For now, there is NO “but I wish …” factor with Roy.  The phrase “hold your nose and vote for”  was used by loyal Democrats in electing Bill Clinton despite his rap sheet.  Every Duke fan I know winches when K’s profanity propensity is mentioned.  They say “but I wish he would clean up his language”.  He won’t do it, so all are resigned to it.  Closer to home, I have many Conservative Carolina Fat Cat pals that winched every time YOL did his “Coach Super Liberal” stuff … they loved YOL but “wished he wouldn’t” strut his politics so overtly. … with Ol’ Roy there is no “but I wish …” YET.

In the petri dish of Triangle-area sports, the public dissection of any area sports celebrity is 24/7.  The bigger they get the deeper and more intense the investigation to find the personality vulnerability.  If the subject doesn’t cooperate, hell, they’ll just make up something … 

   My favorite in the Urban Legends & Slander pile of crap was always “Mickie Krzyzewski is running a brothel out of the golf pro shop at Hope Valley Country Club”.  THAT was creative.
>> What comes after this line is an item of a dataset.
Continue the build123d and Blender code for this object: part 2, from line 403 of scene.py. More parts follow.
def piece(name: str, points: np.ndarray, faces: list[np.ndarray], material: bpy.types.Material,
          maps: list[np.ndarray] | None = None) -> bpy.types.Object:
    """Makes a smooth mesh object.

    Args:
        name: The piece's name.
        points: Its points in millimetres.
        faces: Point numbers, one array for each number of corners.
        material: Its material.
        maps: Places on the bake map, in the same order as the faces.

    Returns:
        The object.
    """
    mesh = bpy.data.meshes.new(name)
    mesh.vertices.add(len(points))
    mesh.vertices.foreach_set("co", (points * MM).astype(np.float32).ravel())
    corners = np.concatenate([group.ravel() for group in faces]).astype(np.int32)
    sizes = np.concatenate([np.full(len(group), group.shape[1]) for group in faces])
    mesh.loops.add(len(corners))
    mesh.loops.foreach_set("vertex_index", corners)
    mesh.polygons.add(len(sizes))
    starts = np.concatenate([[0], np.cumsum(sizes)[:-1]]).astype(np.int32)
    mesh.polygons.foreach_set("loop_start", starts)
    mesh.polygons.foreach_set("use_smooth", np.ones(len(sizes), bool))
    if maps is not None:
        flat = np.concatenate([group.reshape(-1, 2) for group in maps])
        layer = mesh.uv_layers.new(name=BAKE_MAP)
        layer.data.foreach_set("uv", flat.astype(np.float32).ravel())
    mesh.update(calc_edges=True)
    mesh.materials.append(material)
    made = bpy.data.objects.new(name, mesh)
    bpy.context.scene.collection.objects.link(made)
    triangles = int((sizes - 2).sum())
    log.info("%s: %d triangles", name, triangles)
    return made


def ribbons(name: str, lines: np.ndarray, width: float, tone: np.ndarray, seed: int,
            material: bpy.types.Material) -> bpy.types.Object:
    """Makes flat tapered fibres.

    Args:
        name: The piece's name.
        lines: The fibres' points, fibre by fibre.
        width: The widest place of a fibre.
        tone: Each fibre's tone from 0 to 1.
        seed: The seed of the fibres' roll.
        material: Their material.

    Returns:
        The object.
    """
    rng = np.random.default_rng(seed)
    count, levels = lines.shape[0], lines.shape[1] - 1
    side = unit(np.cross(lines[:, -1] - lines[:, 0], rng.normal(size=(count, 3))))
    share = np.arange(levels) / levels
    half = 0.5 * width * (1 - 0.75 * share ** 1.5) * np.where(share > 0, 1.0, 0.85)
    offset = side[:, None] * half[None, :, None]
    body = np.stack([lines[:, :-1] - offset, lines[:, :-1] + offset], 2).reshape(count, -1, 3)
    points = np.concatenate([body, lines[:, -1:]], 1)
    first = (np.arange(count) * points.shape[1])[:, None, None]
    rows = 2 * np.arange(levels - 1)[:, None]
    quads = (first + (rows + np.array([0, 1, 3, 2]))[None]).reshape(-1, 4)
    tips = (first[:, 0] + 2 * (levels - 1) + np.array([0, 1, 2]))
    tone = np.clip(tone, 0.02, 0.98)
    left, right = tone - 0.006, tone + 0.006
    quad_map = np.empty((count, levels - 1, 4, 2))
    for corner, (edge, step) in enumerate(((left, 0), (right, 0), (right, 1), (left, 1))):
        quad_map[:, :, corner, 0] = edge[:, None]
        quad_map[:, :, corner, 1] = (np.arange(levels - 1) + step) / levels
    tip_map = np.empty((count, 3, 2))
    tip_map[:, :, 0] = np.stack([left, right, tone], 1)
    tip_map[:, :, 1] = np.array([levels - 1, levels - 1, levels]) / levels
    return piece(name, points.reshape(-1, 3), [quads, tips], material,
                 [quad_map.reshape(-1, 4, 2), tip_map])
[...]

 … RIP to “Chester” … Dennis Weaver has joined Kitty and Doc in the celestial Dodge City.  Barney, Kolchak, and Chester … The Grim Reaper collects another trio of fine actors from the baby boomer archives.  Something to discuss with my pal Paul Savage next month in Palm Springs.  Paul was head writer for Gunsmoke for many years with tons of stories.


 Swagger’s Stumper

What was “Chester’s” last name?


 Dennis Weaver starred in Stephen Speilberg’s first film.

 If You can name it you earn the coveted “I’M IMPRESSED” from BLS


    Mizzus Erskine Bowles, the former Crandall Springs, is CEO of Springs Industries.
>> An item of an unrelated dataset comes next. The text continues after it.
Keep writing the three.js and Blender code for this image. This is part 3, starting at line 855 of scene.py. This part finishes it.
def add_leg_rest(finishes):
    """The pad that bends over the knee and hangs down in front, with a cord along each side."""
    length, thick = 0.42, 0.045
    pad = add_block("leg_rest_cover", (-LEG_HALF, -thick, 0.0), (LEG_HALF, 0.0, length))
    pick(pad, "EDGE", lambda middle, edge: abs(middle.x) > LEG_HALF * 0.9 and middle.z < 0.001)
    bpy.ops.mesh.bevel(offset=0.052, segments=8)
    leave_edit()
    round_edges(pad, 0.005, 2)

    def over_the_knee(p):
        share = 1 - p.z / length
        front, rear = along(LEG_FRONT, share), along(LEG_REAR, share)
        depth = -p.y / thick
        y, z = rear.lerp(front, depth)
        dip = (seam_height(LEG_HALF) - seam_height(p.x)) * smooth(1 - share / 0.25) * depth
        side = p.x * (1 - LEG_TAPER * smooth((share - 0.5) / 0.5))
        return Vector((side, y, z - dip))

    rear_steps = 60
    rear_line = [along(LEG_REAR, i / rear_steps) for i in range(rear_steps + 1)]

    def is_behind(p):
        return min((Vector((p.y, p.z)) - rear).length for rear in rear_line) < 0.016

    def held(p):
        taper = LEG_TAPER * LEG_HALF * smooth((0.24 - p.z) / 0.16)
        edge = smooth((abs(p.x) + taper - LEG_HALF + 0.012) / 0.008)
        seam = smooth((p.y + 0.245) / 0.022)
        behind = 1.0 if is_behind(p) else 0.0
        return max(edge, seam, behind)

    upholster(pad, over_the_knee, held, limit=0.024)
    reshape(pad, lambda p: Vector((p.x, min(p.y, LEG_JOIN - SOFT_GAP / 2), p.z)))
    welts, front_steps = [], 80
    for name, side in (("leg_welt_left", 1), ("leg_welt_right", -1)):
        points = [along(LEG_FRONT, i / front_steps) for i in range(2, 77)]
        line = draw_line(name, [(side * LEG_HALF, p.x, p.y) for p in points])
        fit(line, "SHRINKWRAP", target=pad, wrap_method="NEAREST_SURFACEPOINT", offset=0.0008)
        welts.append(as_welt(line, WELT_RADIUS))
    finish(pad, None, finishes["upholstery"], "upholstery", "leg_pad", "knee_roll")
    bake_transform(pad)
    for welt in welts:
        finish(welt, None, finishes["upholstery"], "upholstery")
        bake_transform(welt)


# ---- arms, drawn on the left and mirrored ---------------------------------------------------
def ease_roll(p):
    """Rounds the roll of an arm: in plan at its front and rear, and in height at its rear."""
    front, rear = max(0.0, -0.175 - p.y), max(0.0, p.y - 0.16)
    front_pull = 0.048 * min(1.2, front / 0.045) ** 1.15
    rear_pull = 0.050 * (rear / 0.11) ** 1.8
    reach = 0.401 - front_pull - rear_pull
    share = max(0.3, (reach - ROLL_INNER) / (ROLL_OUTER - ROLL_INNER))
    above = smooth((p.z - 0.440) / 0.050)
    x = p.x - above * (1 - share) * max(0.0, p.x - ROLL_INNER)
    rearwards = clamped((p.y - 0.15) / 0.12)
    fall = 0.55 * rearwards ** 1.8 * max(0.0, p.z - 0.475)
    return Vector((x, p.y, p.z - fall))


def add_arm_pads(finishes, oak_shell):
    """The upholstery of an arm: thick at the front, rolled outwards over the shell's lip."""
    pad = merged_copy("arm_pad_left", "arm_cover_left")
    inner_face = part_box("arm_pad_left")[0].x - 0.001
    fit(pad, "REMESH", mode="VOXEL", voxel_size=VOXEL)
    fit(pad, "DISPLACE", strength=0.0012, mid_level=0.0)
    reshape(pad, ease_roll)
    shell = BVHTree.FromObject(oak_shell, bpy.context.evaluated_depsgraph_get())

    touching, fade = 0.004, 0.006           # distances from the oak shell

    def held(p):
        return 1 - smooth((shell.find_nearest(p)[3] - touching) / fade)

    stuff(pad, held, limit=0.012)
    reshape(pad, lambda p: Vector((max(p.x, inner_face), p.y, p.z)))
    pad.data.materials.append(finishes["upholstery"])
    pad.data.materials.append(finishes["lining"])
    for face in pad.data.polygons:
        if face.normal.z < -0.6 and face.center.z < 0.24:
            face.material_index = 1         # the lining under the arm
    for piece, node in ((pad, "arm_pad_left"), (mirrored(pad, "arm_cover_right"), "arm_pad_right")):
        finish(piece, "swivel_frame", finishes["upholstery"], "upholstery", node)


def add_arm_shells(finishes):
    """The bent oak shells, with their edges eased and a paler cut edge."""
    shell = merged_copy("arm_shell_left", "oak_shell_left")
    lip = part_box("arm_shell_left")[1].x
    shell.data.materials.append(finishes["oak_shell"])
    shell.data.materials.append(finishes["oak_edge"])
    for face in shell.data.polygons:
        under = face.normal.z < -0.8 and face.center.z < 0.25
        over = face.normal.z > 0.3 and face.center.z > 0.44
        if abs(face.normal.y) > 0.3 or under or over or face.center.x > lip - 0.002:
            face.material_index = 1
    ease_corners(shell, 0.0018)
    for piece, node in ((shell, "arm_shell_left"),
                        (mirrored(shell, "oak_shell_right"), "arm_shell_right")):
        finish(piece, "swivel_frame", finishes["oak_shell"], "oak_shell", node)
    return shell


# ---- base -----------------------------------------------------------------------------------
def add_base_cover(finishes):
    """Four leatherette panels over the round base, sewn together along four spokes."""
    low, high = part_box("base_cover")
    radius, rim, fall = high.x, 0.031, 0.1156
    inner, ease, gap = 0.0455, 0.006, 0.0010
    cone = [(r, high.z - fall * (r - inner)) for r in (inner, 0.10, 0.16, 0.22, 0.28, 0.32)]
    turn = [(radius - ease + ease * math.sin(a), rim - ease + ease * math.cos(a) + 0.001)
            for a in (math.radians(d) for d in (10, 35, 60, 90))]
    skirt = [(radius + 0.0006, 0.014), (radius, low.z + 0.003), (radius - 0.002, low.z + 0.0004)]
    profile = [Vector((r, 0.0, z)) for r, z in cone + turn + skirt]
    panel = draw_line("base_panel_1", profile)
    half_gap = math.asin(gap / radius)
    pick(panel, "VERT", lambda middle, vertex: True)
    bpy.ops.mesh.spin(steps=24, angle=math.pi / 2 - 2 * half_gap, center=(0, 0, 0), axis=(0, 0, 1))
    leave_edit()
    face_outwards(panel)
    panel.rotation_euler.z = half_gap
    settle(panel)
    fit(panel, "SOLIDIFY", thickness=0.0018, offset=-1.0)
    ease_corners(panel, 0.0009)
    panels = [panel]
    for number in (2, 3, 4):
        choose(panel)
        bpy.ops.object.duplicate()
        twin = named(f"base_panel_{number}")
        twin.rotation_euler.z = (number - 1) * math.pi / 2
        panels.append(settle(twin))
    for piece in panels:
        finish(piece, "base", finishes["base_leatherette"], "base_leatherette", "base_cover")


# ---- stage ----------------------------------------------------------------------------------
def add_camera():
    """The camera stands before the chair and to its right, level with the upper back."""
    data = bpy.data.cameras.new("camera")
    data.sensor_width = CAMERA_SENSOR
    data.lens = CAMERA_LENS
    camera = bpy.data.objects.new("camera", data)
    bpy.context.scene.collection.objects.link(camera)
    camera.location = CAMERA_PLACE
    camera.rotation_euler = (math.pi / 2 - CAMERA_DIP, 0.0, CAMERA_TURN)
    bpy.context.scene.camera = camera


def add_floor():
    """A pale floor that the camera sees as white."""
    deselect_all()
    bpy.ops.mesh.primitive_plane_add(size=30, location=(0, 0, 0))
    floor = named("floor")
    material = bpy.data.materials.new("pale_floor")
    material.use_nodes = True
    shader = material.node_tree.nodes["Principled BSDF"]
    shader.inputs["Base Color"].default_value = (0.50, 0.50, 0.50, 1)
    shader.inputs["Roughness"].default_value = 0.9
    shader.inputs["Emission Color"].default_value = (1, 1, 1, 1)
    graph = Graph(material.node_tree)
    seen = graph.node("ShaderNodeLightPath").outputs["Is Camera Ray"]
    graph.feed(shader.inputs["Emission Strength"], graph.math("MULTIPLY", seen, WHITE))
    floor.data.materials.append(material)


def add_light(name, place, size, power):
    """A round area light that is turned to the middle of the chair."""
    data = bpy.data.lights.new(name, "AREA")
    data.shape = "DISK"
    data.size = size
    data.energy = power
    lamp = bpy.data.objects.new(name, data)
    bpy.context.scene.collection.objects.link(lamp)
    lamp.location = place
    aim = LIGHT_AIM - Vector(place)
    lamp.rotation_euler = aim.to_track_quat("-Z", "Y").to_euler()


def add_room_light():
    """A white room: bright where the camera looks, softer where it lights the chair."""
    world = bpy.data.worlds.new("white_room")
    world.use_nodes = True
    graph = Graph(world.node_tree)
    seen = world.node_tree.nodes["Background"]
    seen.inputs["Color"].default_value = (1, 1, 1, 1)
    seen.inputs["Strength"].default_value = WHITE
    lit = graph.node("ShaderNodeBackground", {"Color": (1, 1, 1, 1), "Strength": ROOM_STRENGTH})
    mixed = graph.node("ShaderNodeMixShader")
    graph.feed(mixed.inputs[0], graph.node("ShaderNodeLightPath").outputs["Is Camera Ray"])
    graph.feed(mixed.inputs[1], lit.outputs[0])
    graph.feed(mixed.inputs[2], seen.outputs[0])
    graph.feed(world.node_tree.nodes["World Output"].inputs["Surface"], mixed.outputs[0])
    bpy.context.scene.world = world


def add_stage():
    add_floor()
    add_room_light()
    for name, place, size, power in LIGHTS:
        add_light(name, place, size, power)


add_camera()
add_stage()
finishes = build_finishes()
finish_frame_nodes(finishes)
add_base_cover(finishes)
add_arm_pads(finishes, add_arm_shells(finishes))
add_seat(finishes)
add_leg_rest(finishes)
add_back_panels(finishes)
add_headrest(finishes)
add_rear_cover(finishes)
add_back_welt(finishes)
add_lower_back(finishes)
   It’s UNC v Duke in March so that must mean it’s Swagger & Schwarzeneggar in Columbus.  BobLee will be VIPing w/ The Guv/Terminator/Conan this weekend at Arnold’s global summitt on physical culture.  Always some surprises in store.  Knowing Jim Lorimer, he might even fly in Stacy Keibler.  FWIW … absolutely no one I’ll be with will care about UNC v Duke, but me.  It’s a small world but not that small.




   Speaking of Michelle Wie … BobLee will be with her (and Paul Savage) next month at Rancho Mirage.

   Terrific time at Matthews Rotary on Monday.  I was a good boy and did not use my Jim Black material until the “after-party”.   

   Sharks that have been officially Jumped … “Clever jokes” about Brokeback Mountain and the sport of curling have both joined “_____-gate” in the graveyard of cultural drollness.  

   Franklin Street vs Main Street “went platinum” in it’s first four hours.  That was a SSays record … thanks to one and all.